The listing below holds a line with "obj.data.transform(world)" and a later line with "cad_parts[member].parent = rigid_bodies[body]". Write out those two lines and every line between them, exactly, and nothing else.
## BEGIN
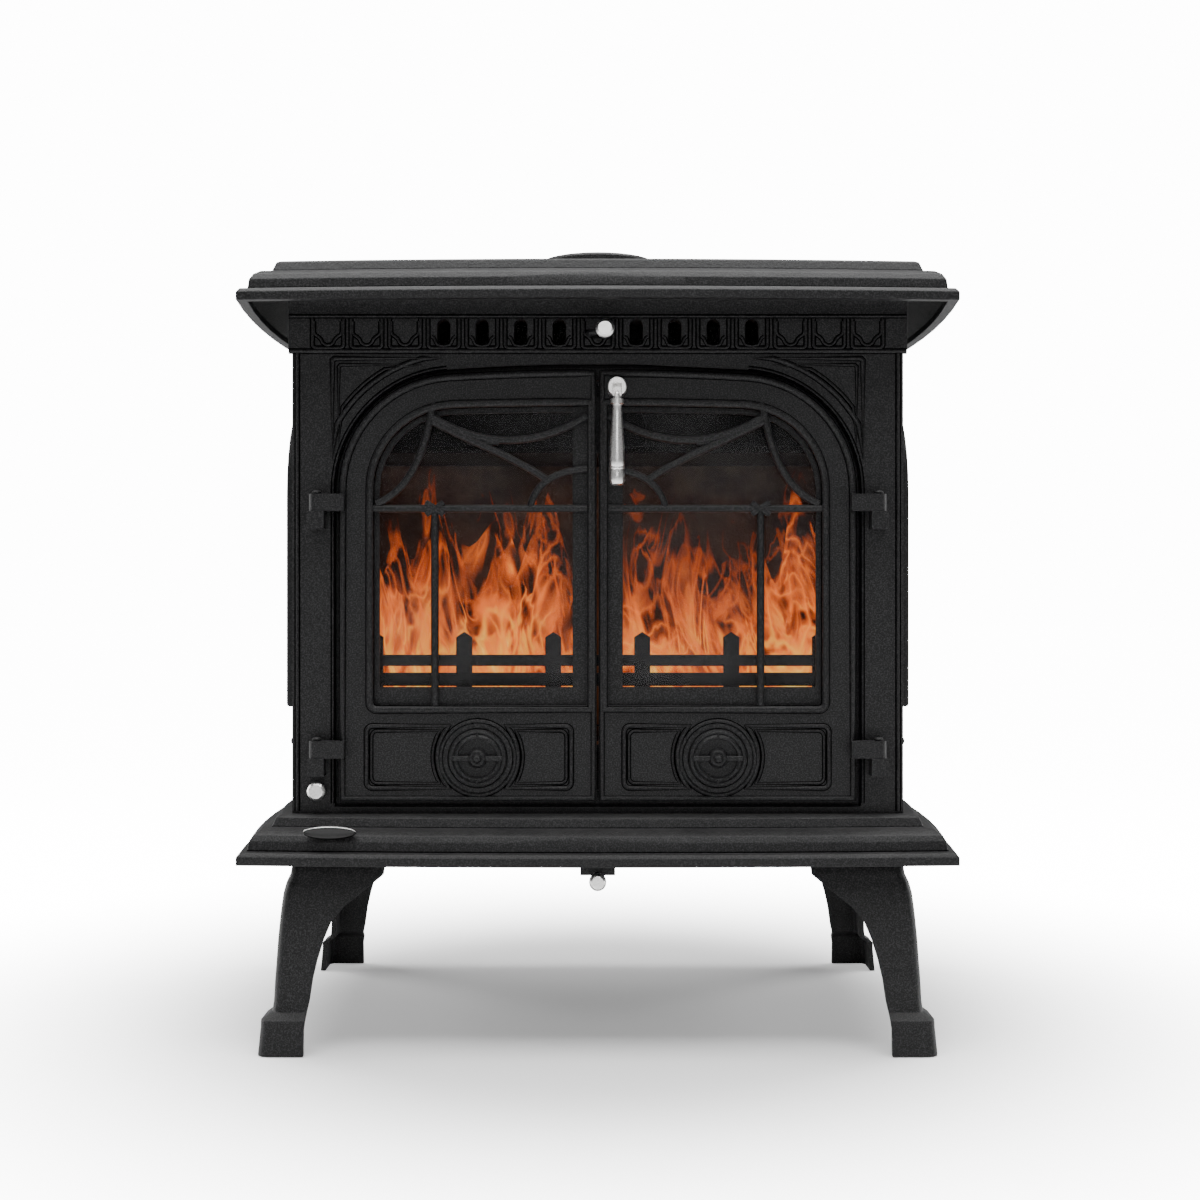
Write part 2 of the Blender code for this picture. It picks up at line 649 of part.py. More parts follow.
TRACERY_Y = -0.1622
BAR = 0.0036
TRANSOM_Z = 0.5328
MULLION_X = -0.1616
BARS = {
    "mullion": [(MULLION_X, TRANSOM_Z), (MULLION_X, 0.3395)],
    "branch": curve_points((-0.1665, 0.6225), (-0.1780, 0.5560), (-0.2170, 0.5370)),
    "swag": curve_points((-0.1640, 0.6225), (-0.0860, 0.5790), (-0.0122, 0.6235)),
    "brace": [(-0.1655, 0.6190), (-0.1268, 0.6009), (-0.0970, 0.5880), (-0.0494, 0.5611)],
    "quarter": curve_points((-0.0672, 0.5345), (-0.0600, 0.5690), (-0.0122, 0.5722)),
}


def tracery(side, name):
    transom = at(side, [(-0.2200, TRANSOM_Z), (-0.0122, TRANSOM_Z)], TRACERY_Y)
    piece = sweep(f"{name}_tracery", transom, BAR, sides=1)
    for bar, points in BARS.items():
        boolean(piece, sweep(f"{name}_{bar}", at(side, points, TRACERY_Y), BAR, sides=1), "UNION")
    knot = rod(f"{name}_knot", 0.0080, (side * -MULLION_X, TRACERY_Y + 0.0038, TRANSOM_Z), 0.0076,
               "front", steps=12)
    boolean(piece, knot, "UNION")


def door_fittings(side, name):
    glass = leaf_outline(side, GLASS["outer"], GLASS["inner"], GLASS["bottom"], GLASS["crown"])
    front = DOOR_BACK_Y + GAP
    back = front + GLASS_THICK
    plate(f"{name}_glass", [glass], front, back, "front", "glass")
    rope_y = DOOR_BACK_Y + GAP + ROPE_RADIUS
    rope = leaf_outline(side, 0.2520, 0.0060, 0.2462, 0.6664)
    sweep(f"{name}_door_rope", [(x, rope_y, z) for x, z in rope], ROPE_RADIUS, "rope", closed=True)
    for label, z in (("lower", 0.3380), ("upper", 0.6440)):
        low_x, high_x = sorted((side * 0.100, side * 0.140))
        clip = box(f"{name}_{label}_glass_clip", (low_x, DOOR_BACK_Y + GAP, z - 0.009),
                   (high_x, back + 0.003, z + 0.009), "steel")
        toward_glass = 0.0058 if label == "lower" else -0.0058
        notch_low = z + min(toward_glass - 0.004, toward_glass + 0.004) - 0.0005
        notch = box(f"{name}_{label}_notch", (low_x - 0.01, DOOR_BACK_Y - 0.001, notch_low - 0.002),
                    (high_x + 0.01, back + GAP, notch_low + 0.0105))
        boolean(clip, notch)


def air_wheel(side, name):
    """A spin valve on its spindle: rim, hub, grip bar and ball knob."""
    centre = (side * WHEEL_X, DOOR_BACK_Y - 0.0062, WHEEL_Z)
    profile = [(0.0040, 0.0115), (0.0085, 0.0110), (0.0095, 0.0048), (0.0190, 0.0045),
               (0.0200, 0.0085), (WHEEL_RADIUS - 0.002, 0.0080), (WHEEL_RADIUS, 0.0060),
               (WHEEL_RADIUS, GAP), (0.0040, GAP)]
    place = (centre[0], centre[1] - GAP, centre[2])
    wheel = turned(f"{name}_air_wheel", profile, place, "front", steps=18, ring=True)
    low = (centre[0] - 0.0245, centre[1] - 0.0095, WHEEL_Z - 0.0024)
    high = (centre[0] + 0.0245, centre[1] - 0.0030, WHEEL_Z + 0.0024)
    boolean(wheel, box(f"{name}_grip", low, high), "UNION")
    bore = rod(f"{name}_wheel_bore", 0.0042, (centre[0], -0.14, WHEEL_Z), 0.04, "front", steps=10)
    boolean(wheel, bore)
    ball = [(0, 0.0195)] + [(0.0047 * math.sin(a), 0.0148 + 0.0047 * math.cos(a))
                            for a in (math.pi * i / 6 for i in range(1, 5))]
    stem = ball + [(0.0032, 0.0108), (0.0032, -0.0125), (0, -0.0125)]
    turned(f"{name}_valve_spindle", stem, centre, "front", "steel", 16)


def latch():
    """Drop handle, ring boss with its spindle, and the tongue behind the door."""
    handle = [(0, -0.0040), (0.0022, -0.0062), (0.0036, -0.0118), (0.0066, -0.0124),
              (0.0066, -0.0172), (0.0050, -0.0182), (0.0046, -0.0200), (0.0075, -0.0630),
              (0.0076, -0.0900), (0.0058, -0.0965), (0, -0.0970)]
    turned("door_handle", handle, (LATCH_X, HANDLE_Y, LATCH_Z), "up", "chrome", 16)
    front = DOOR_FRONT_Y + 0.002 - GAP
    profile = [(0, 0.0255), (0.0085, 0.0255), (0.0094, 0.0245), (0.0094, 0), (SPINDLE_RADIUS, 0),
               (SPINDLE_RADIUS, -0.0275), (0, -0.0275)]
    ring = turned("latch_spindle", profile, (LATCH_X, front, LATCH_Z), "front", "chrome")
    slot = box("handle_slot", (LATCH_X - 0.0043, HANDLE_Y - 0.0100, LATCH_Z - 0.0150),
               (LATCH_X + 0.0043, HANDLE_Y + 0.0072, LATCH_Z + 0.0030))
    boolean(ring, slot)
    y_low = -0.1410
    tongue = box("latch_tongue", (0, y_low, -0.0050), (0.0250, y_low + 0.004, 0.0050), "steel")
    turn = Matrix.Rotation(math.radians(-10), 4, "Y")
    tongue.data.transform(Matrix.Translation((LATCH_X, 0, LATCH_Z)) @ turn)
    hub = rod("tongue_hub", 0.0085, (LATCH_X, y_low + 0.004, LATCH_Z), 0.004, "front", steps=16)
    boolean(tongue, hub, "UNION")
    boolean(tongue, rod("tongue_bore", SPINDLE_RADIUS + GAP, (LATCH_X, -0.13, LATCH_Z), 0.02, "front"))
    box("latch_keeper", (0.030, FRAME_BACK_Y + GAP, 0.6625), (0.050, -0.1414, 0.6790), "steel")


# ---------------------------------------------------------------- air slides and riddling gear

def knob(name, centre, radius, length, finish="chrome"):
    """A turned knob whose face looks forward, with its back at centre."""
    profile = [(0, length), (radius * 0.75, length), (radius, length * 0.78), (radius, length * 0.30),
               (radius * 0.60, 0), (0, 0)]
    return turned(name, profile, centre, "front", finish, 20)


def top_air_slide():
    low_y = FRAME_BACK_Y + GAP
    outline = round_box(-0.180, 0.689, 0.180, 0.7275)
    slots = [slot_outline(side * i * SLOT_PITCH, SLOT_LOW_Z - 0.0005, SLOT_HIGH_Z + 0.0005,
                          SLOT_WIDTH + 0.0008) for side in (-1, 1) for i in range(1, 5)]
    slide = plate("top_air_slide", [outline] + slots, low_y, low_y + SLIDE_THICK, "front")
    knob_x, knob_y, knob_z = TOP_KNOB
    shank = [(-0.0094, low_y + 0.001, 0.7065), (-0.0094, FACE_Y, 0.7065), (-0.0060, -0.166, 0.7068),
             (knob_x, knob_y + 0.006, knob_z), (knob_x, knob_y, knob_z)]
    boolean(slide, sweep("slide_shank", shank, 0.0034, "steel"), "UNION")
    knob("top_slide_knob", (knob_x, knob_y - GAP, knob_z), 0.0093, 0.012)


def bottom_air_slide():
    high = UNDER_BASE_Z - GAP
    outline = round_box(-0.040, -0.100, 0.040, 0.020)
    window = round_box(-0.030, -0.030, 0.030, -0.005)
    slide = plate("bottom_air_slide", [outline, window], high - SLIDE_THICK, high, "top")
    tab = box("slide_tab", (-0.010, -0.1040, UNDER_ROD_Z - 0.006), (0.010, -0.0990, high - 0.0005))
    boolean(slide, tab, "UNION")
    bar = rod("slide_bar", 0.0035, (0, UNDER_TAIL_Y, UNDER_ROD_Z), UNDER_TAIL_Y - UNDER_KNOB_Y, "front")
    boolean(slide, bar, "UNION")
    knob("bottom_slide_knob", (0, UNDER_KNOB_Y - GAP, UNDER_ROD_Z), 0.0083, 0.0178)
    bracket = box("slide_bracket", (-0.0172, -0.1780, 0.1712), (0.0172, -0.1500, UNDER_BASE_Z - GAP))
    boolean(bracket, box("guide", (-0.0065, -0.1770, 0.1640), (0.0065, -0.1510, 0.1800)), "UNION")
    boolean(bracket, rod("bracket_bore", 0.0042, (0, -0.14, UNDER_ROD_Z), 0.06, "front"))


def riddling_gear():
    """The pull rod goes through the frame and carries the sliding grate."""
    bore = rod("riddle_bore", 0.0055, (RIDDLE_X, -0.13, RIDDLE_Z), 0.05, "front")
    boolean(bpy.data.objects["front_frame"], bore)
    bar = rod("riddling_rod", 0.0045, (RIDDLE_X, RIDDLE_TAIL_Y, RIDDLE_Z),
              RIDDLE_TAIL_Y - RIDDLE_KNOB_Y, "front")
    front, back = RIDDLE_TAIL_Y - RIDDLE_ARM, RIDDLE_TAIL_Y + RIDDLE_ARM
    lift_low_x, lift_high_x = RIDDLE_LIFT_X
    grate_low_z, grate_high_z = RIDDLE_GRATE_Z
    arm = box("riddling_arm", (RIDDLE_X - RIDDLE_ARM, front, RIDDLE_Z - RIDDLE_ARM),
              (lift_high_x, back, RIDDLE_Z + RIDDLE_ARM))
    boolean(bar, arm, "UNION")
    lift = box("riddling_lift", (lift_low_x, front, RIDDLE_Z - RIDDLE_ARM),
               (lift_high_x, back, grate_low_z))
    boolean(bar, lift, "UNION")
    knob("riddling_knob", (RIDDLE_X, RIDDLE_KNOB_Y - GAP, RIDDLE_Z), 0.0090, 0.011)
    grate_slots = [round_box(-0.190 + i * 0.0345, -0.080, -0.172 + i * 0.0345, 0.085) for i in range(11)]
    plate("riddling_grate", [round_box(-0.215, -0.100, 0.215, 0.105)] + grate_slots,
          grate_low_z + GAP, grate_high_z, "top")


# ---------------------------------------------------------------- fire chamber

def fire_chamber():
    outer = round_box(-0.2565, -0.118, 0.2565, 0.132)
    inner = round_box(-0.185, -0.075, 0.185, 0.080)
    plate("grate_frame", [outer, inner], *GRATE_FRAME_Z, "top")
    brick_foot = GRATE_FRAME_Z[1] + 0.001
    box("rear_firebrick", (-0.2560, 0.1370, brick_foot), (0.2560, BRICK_BACK_Y, BRICK_TOP_Z), "brick")
    for side, name in SIDES:
        low_x, high_x = sorted((side * 0.2590, side * 0.2840))
        box(f"{name}_firebrick", (low_x, -0.1000, BODY_BOTTOM_Z + 0.040), (high_x, BRICK_BACK_Y, BRICK_TOP_Z),
            "brick")
    box("baffle_plate", (-0.2850, BAFFLE_FRONT_Y, BRICK_TOP_Z + GAP),
        (0.2850, BRICK_BACK_Y, BRICK_TOP_Z + BAFFLE_THICK))
    log_guard()
    ash_pan()


def ash_pan():
    """An open tray with a bent wire handle on its front."""
    front, back = PAN_Y
    pan = box("ash_pan", (-PAN_X, front, BODY_BOTTOM_Z), (PAN_X, back, PAN_TOP_Z), "steel")
    hollow = box("pan_hollow", (PAN_WALL - PAN_X, front + PAN_WALL, BODY_BOTTOM_Z + PAN_WALL),
                 (PAN_X - PAN_WALL, back - PAN_WALL, PAN_TOP_Z + 0.032))
    boolean(pan, hollow)
    handle = [(-PAN_HANDLE_X, front + 0.001, PAN_HANDLE_Z), (-PAN_HANDLE_X, front - 0.009, PAN_HANDLE_Z),
              (PAN_HANDLE_X, front - 0.009, PAN_HANDLE_Z), (PAN_HANDLE_X, front + 0.001, PAN_HANDLE_Z)]
    boolean(pan, sweep("pan_handle", handle, 0.0028, "steel"), "UNION")


def log_guard():
    """Two rails and six pointed pickets that keep the logs off the glass."""
    guard = None
    for number, (low, high) in enumerate(GUARD_RAILS):
        outline = round_box(-GUARD_HALF, low, GUARD_HALF, high)
        bar = plate(f"guard_rail_{number}", [outline], GUARD_FRONT_Y, GUARD_BACK_Y, "front")
        if guard is None:
            guard = bar
            guard.name = "log_guard"
        else:
            boolean(guard, bar, "UNION")
    for i in range(6):
        x = (i - 2.5) * GUARD_PITCH
        outline = [(x - PICKET_HALF, PICKET_FOOT_Z), (x + PICKET_HALF, PICKET_FOOT_Z),
                   (x + PICKET_HALF, PICKET_NECK_Z), (x, PICKET_TIP_Z), (x - PICKET_HALF, PICKET_NECK_Z)]
        picket = plate(f"picket_{i}", [outline], GUARD_FRONT_Y + 0.001, GUARD_BACK_Y - 0.001, "front")
        boolean(guard, picket, "UNION")


def badge():
    """A blank oval plate on the front left of the base moulding, tilted to lie on it."""
    half_length, half_width = BADGE_SIZE
    outline = [(half_length * math.cos(a), half_width * math.sin(a)) for a in
               (math.pi * i / 10 for i in range(20))]
    piece = plate("badge_plate", [outline], -0.001, 0.001, "front", "badge")
    place = Matrix.Translation(BADGE_PLACE) @ Matrix.Rotation(math.radians(BADGE_TILT), 4, "X")
    piece.data.transform(place)


def build():
    top_plate()
    base_plate()
    front_frame()
    panels()
    legs()
    for side, name in SIDES:
        door(side, name)
        tracery(side, name)
        door_fittings(side, name)
        air_wheel(side, name)
    hole = rod("latch_bore", SPINDLE_RADIUS + 0.0008, (LATCH_X, -0.14, LATCH_Z), 0.04, "front", steps=12)
    boolean(bpy.data.objects["right_door"], hole, solver="MANIFOLD")
    latch()
    hinge_pins()
    top_air_slide()
    bottom_air_slide()
    riddling_gear()
    fire_chamber()
    badge()


build()
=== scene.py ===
# %% [markdown]
# # A cast-iron wood burning stove
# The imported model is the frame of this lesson: every solid is already at its real place and size.
# What is missing is the finish of a foundry casting: rounded arrises, raised beads and panels,
# paint over sand-cast grain, bright knobs, and a fire behind the glass. Each cell below adds one
# of them.

# %% Load the frame
import json
import math

import bmesh
import bpy
from mathutils import Matrix, Vector

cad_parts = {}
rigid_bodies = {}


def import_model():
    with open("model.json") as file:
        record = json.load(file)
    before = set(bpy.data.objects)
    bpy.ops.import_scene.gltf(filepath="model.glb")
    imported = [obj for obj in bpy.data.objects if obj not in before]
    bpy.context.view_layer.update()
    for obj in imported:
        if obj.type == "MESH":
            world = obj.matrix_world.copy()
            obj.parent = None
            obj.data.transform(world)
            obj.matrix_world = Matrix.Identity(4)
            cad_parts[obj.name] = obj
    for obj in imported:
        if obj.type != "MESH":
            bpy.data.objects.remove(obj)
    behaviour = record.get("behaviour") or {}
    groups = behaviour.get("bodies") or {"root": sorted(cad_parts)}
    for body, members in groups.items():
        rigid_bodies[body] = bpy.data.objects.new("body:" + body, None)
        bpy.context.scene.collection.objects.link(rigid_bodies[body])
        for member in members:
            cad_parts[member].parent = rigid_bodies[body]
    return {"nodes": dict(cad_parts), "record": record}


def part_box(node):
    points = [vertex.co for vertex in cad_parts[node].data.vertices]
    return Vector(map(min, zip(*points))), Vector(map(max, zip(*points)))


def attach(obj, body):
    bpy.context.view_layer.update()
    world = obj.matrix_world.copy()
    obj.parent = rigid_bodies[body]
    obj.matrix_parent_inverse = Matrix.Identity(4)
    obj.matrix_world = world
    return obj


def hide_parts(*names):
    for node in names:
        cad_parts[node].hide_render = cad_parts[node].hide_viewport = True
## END
ANSWER FOR THIS EXERCISE ▸
            obj.data.transform(world)
            obj.matrix_world = Matrix.Identity(4)
            cad_parts[obj.name] = obj
    for obj in imported:
        if obj.type != "MESH":
            bpy.data.objects.remove(obj)
    behaviour = record.get("behaviour") or {}
    groups = behaviour.get("bodies") or {"root": sorted(cad_parts)}
    for body, members in groups.items():
        rigid_bodies[body] = bpy.data.objects.new("body:" + body, None)
        bpy.context.scene.collection.objects.link(rigid_bodies[body])
        for member in members:
            cad_parts[member].parent = rigid_bodies[body]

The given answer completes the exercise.